Des mamans obligés de garder leur enfant cas contact

Le télétravail minimise les risques de contaminations au sein des entreprises. Mais certains secteurs ne peuvent pas y recourir. C'est le cas de celui de la vente. À Bagnols-sur-Cèze, dans une enseigne nationale de prêt-à-porter qui tient à rester anonyme, le patron compte 20% d'absentéisme dans ses effectifs : "Il y a les cas de covid, les cas contact et aussi les mamans qui doivent garder leur enfant à la maison car il est cas contact ou la classe est fermée."

Il est difficile pour le secteur de la vente en magasin de recourir au télétravail. (photo Kippelboy/ Commons wikimedia)

"Il y a un impact sur nous bien sûr car on ne peut pas mener de recrutement pour les remplacer. C'est à nous de pallier leur absence et leur charge de travail", poursuit le gérant du magasin. Fort heureusement, peu de contaminations ont lieu au travail, mais majoritairement dans la sphère privée. Mais toute l'équipe redouble d'efforts au magasin pour limiter les contacts entre membres du personnel.

Le gérant attend peut-être de nouvelles consignes, entre autre le port de masques FFP2 pour les employés. Mais malgré les taux d'incidence très hauts, il n'est pas inquiet d'une nouvelle fermeture forcée du magasin :  "Heureusement que l'on se trouve en année d'élection, on ne risque pas grand chose. Mais si ça n'avait pas été le cas, je ne pense pas qu'on y aurait échappé."

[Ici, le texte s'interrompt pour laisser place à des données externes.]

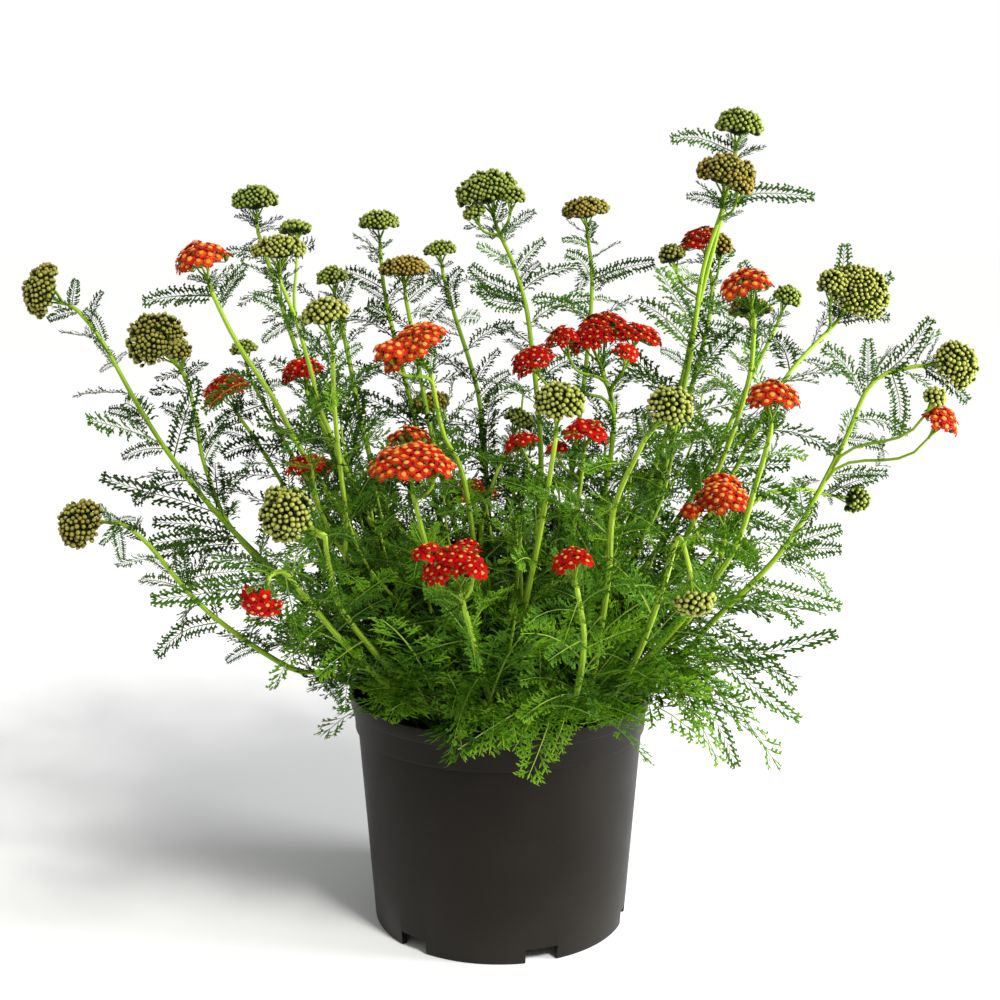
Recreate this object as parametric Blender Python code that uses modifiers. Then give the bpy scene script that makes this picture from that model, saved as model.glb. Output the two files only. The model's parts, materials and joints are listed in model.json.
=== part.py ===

Au-delà du quotidien en magasin, le secteur de la mode souffre d'un certaine morosité au niveau national : "L'enseigne a perdu 10% de son chiffre d'affaires par rapport à 2019 et a dû fermer six semaines car notre activité est jugée non-essentielle", rappelle le gérant. Il essaye de développer davantage le drive et la vente en ligne qui ont connu un certain succès. Preuve encore que le covid a déjà profondément impacté nos vies et nos relations aux autres.